* _Set problem_: Extract every line of the material below and reproduce it faithfully.

* _Source material_:

>> Begin

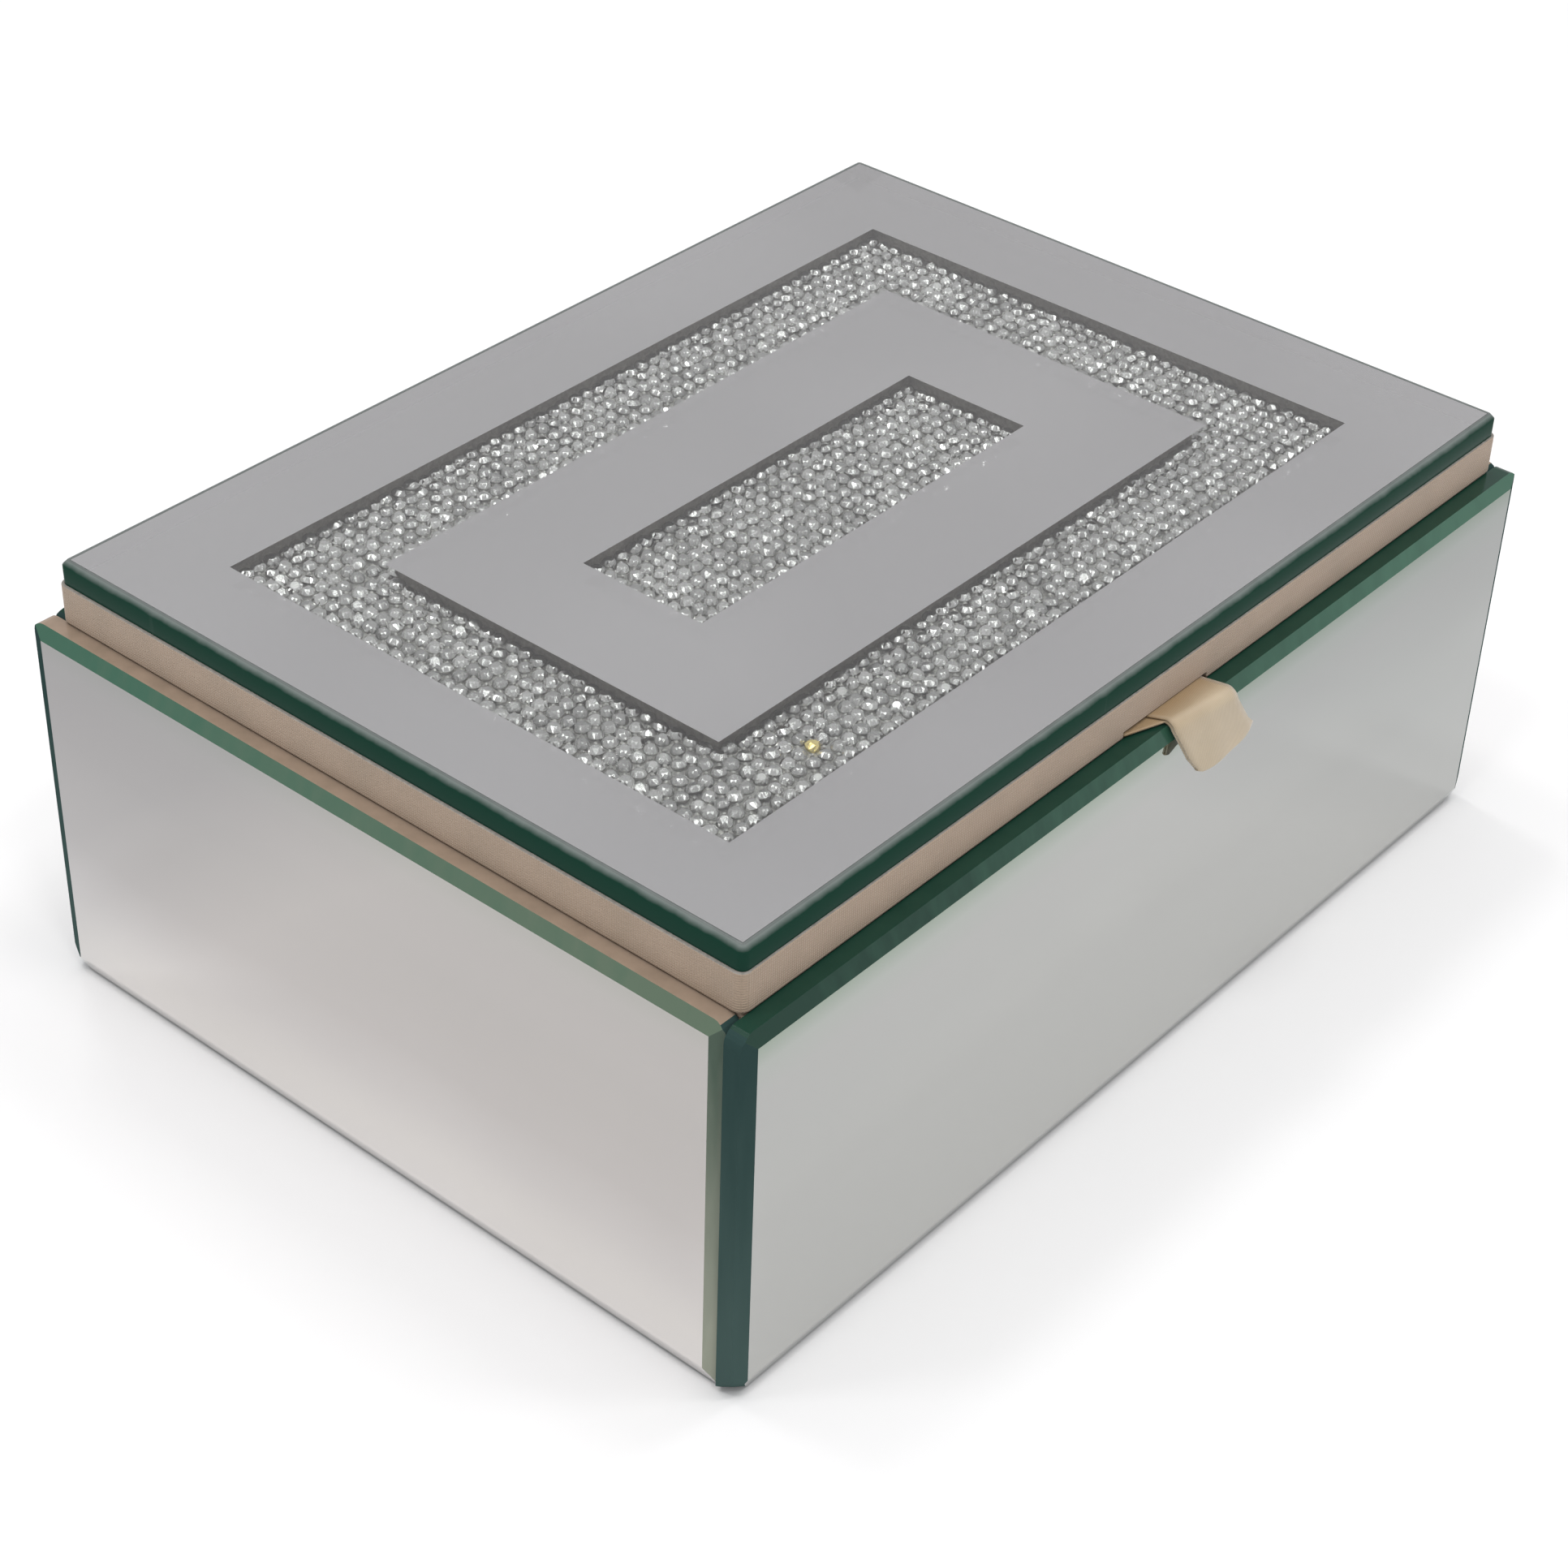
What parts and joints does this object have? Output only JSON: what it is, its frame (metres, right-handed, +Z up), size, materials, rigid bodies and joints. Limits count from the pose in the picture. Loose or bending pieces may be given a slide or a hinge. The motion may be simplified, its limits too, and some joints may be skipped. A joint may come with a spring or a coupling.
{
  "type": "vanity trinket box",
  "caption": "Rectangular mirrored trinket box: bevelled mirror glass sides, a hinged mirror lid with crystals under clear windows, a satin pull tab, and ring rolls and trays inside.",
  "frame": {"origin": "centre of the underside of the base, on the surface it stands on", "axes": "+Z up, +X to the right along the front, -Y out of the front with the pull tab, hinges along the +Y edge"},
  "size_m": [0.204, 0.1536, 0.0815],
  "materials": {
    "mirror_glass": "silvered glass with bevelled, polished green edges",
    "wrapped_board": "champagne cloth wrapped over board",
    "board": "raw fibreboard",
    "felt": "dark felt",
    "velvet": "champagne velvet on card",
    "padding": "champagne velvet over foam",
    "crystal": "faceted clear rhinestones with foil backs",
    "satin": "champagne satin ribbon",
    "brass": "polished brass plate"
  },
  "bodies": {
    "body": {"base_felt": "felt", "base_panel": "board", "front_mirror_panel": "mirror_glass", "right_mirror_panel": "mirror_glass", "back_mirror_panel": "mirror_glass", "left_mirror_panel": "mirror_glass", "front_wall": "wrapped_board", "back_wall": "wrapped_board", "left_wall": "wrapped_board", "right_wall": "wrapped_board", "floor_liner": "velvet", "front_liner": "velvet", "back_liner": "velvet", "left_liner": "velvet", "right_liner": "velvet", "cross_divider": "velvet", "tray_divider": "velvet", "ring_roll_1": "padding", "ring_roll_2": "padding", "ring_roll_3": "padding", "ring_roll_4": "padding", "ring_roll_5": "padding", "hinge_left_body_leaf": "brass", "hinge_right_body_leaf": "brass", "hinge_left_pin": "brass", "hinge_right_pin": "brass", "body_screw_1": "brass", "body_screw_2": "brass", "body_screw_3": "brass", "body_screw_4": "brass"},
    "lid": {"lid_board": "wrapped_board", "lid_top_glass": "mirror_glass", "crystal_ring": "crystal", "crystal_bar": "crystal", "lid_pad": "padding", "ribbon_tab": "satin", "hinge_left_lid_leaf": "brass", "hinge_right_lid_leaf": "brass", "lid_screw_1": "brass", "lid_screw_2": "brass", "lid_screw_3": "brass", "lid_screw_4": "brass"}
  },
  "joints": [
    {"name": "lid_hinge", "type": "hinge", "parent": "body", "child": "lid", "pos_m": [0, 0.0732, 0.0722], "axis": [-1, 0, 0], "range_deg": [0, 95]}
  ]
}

>> End

* _Reply to the exercise_:
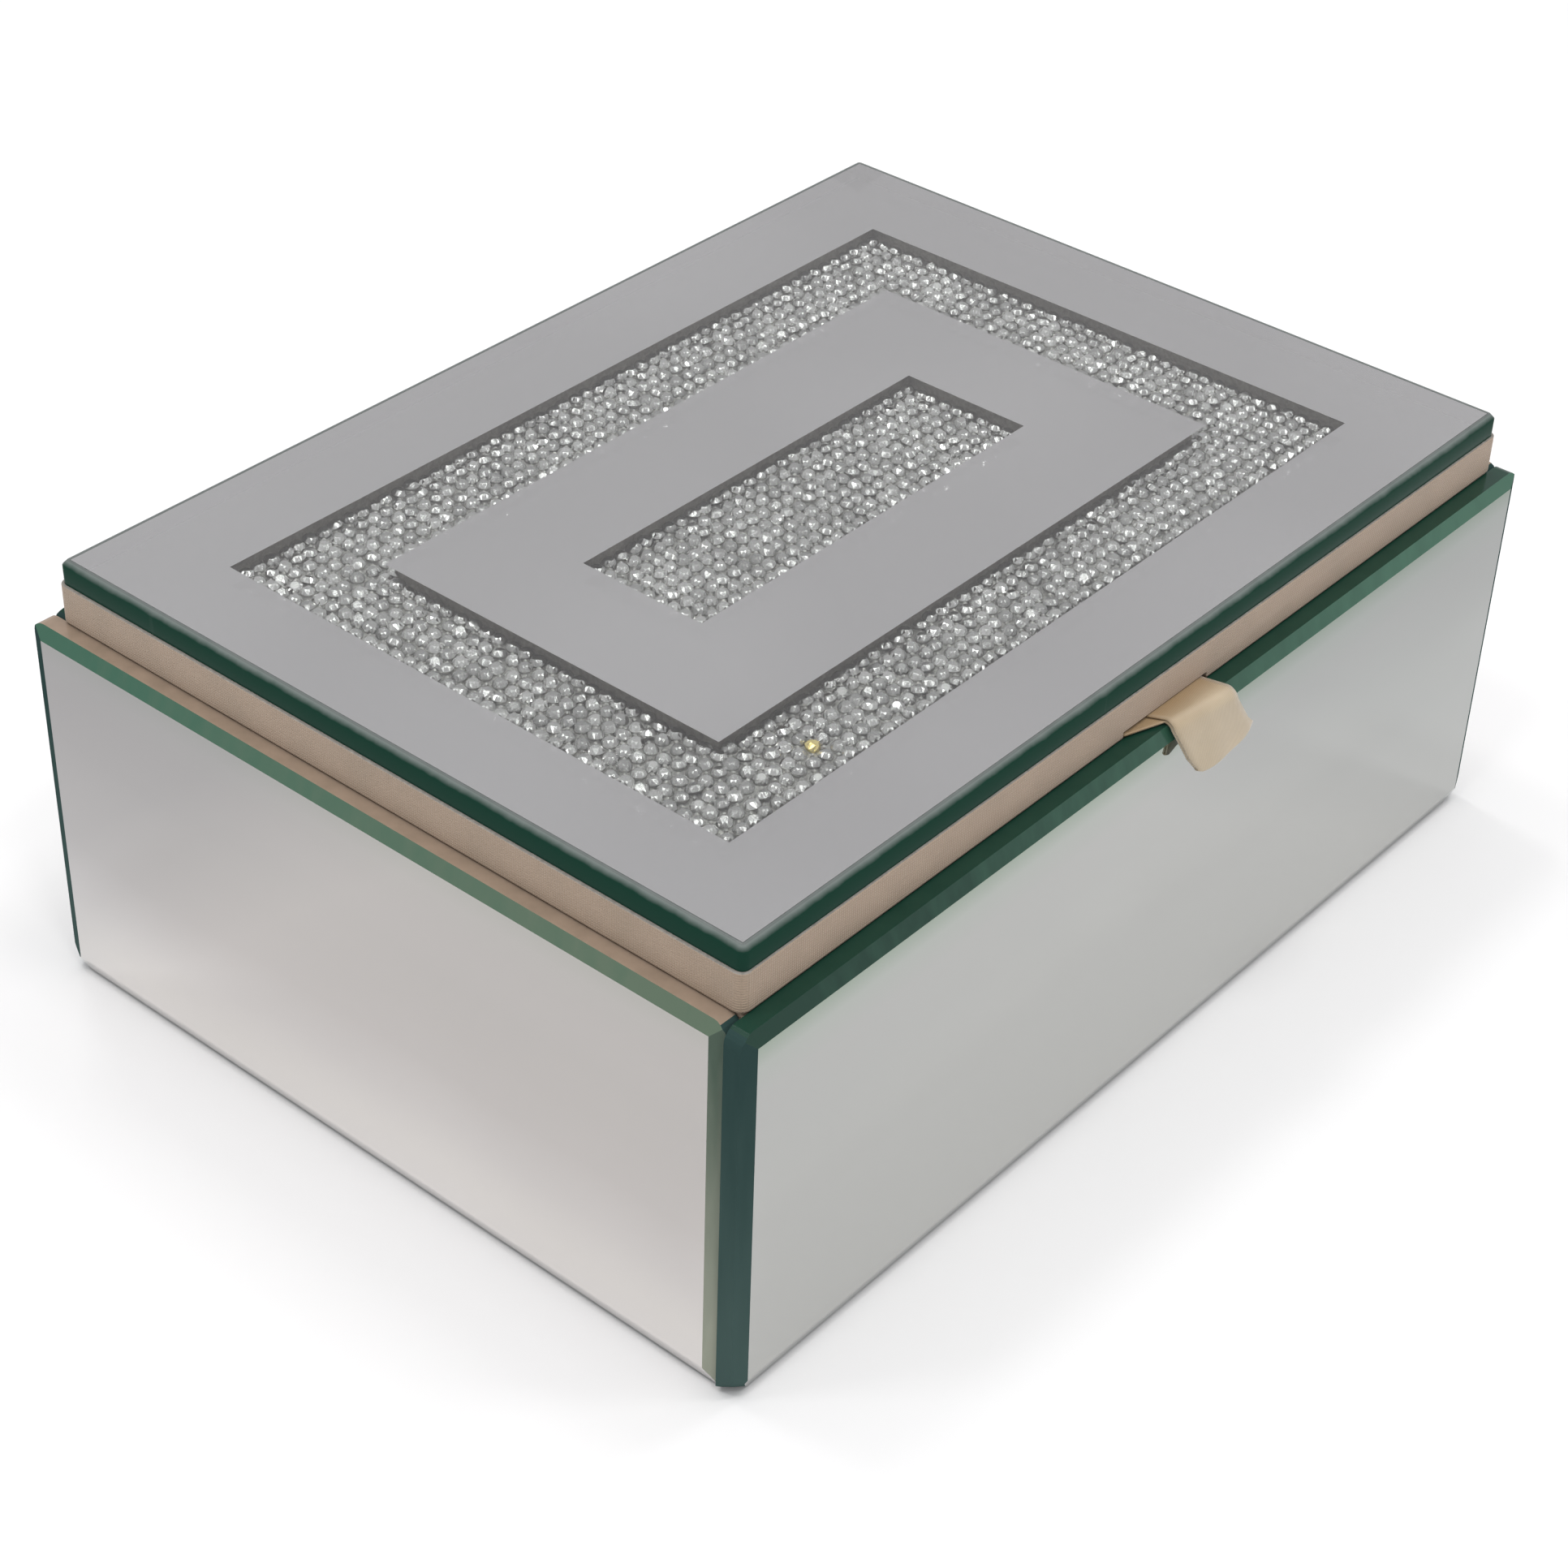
What parts and joints does this object have? Output only JSON: what it is, its frame (metres, right-handed, +Z up), size, materials, rigid bodies and joints. Limits count from the pose in the picture. Loose or bending pieces may be given a slide or a hinge. The motion may be simplified, its limits too, and some joints may be skipped. A joint may come with a spring or a coupling.
{
  "type": "vanity trinket box",
  "caption": "Rectangular mirrored trinket box: bevelled mirror glass sides, a hinged mirror lid with crystals under clear windows, a satin pull tab, and ring rolls and trays inside.",
  "frame": {"origin": "centre of the underside of the base, on the surface it stands on", "axes": "+Z up, +X to the right along the front, -Y out of the front with the pull tab, hinges along the +Y edge"},
  "size_m": [0.204, 0.1536, 0.0815],
  "materials": {
    "mirror_glass": "silvered glass with bevelled, polished green edges",
    "wrapped_board": "champagne cloth wrapped over board",
    "board": "raw fibreboard",
    "felt": "dark felt",
    "velvet": "champagne velvet on card",
    "padding": "champagne velvet over foam",
    "crystal": "faceted clear rhinestones with foil backs",
    "satin": "champagne satin ribbon",
    "brass": "polished brass plate"
  },
  "bodies": {
    "body": {"base_felt": "felt", "base_panel": "board", "front_mirror_panel": "mirror_glass", "right_mirror_panel": "mirror_glass", "back_mirror_panel": "mirror_glass", "left_mirror_panel": "mirror_glass", "front_wall": "wrapped_board", "back_wall": "wrapped_board", "left_wall": "wrapped_board", "right_wall": "wrapped_board", "floor_liner": "velvet", "front_liner": "velvet", "back_liner": "velvet", "left_liner": "velvet", "right_liner": "velvet", "cross_divider": "velvet", "tray_divider": "velvet", "ring_roll_1": "padding", "ring_roll_2": "padding", "ring_roll_3": "padding", "ring_roll_4": "padding", "ring_roll_5": "padding", "hinge_left_body_leaf": "brass", "hinge_right_body_leaf": "brass", "hinge_left_pin": "brass", "hinge_right_pin": "brass", "body_screw_1": "brass", "body_screw_2": "brass", "body_screw_3": "brass", "body_screw_4": "brass"},
    "lid": {"lid_board": "wrapped_board", "lid_top_glass": "mirror_glass", "crystal_ring": "crystal", "crystal_bar": "crystal", "lid_pad": "padding", "ribbon_tab": "satin", "hinge_left_lid_leaf": "brass", "hinge_right_lid_leaf": "brass", "lid_screw_1": "brass", "lid_screw_2": "brass", "lid_screw_3": "brass", "lid_screw_4": "brass"}
  },
  "joints": [
    {"name": "lid_hinge", "type": "hinge", "parent": "body", "child": "lid", "pos_m": [0, 0.0732, 0.0722], "axis": [-1, 0, 0], "range_deg": [0, 95]}
  ]
}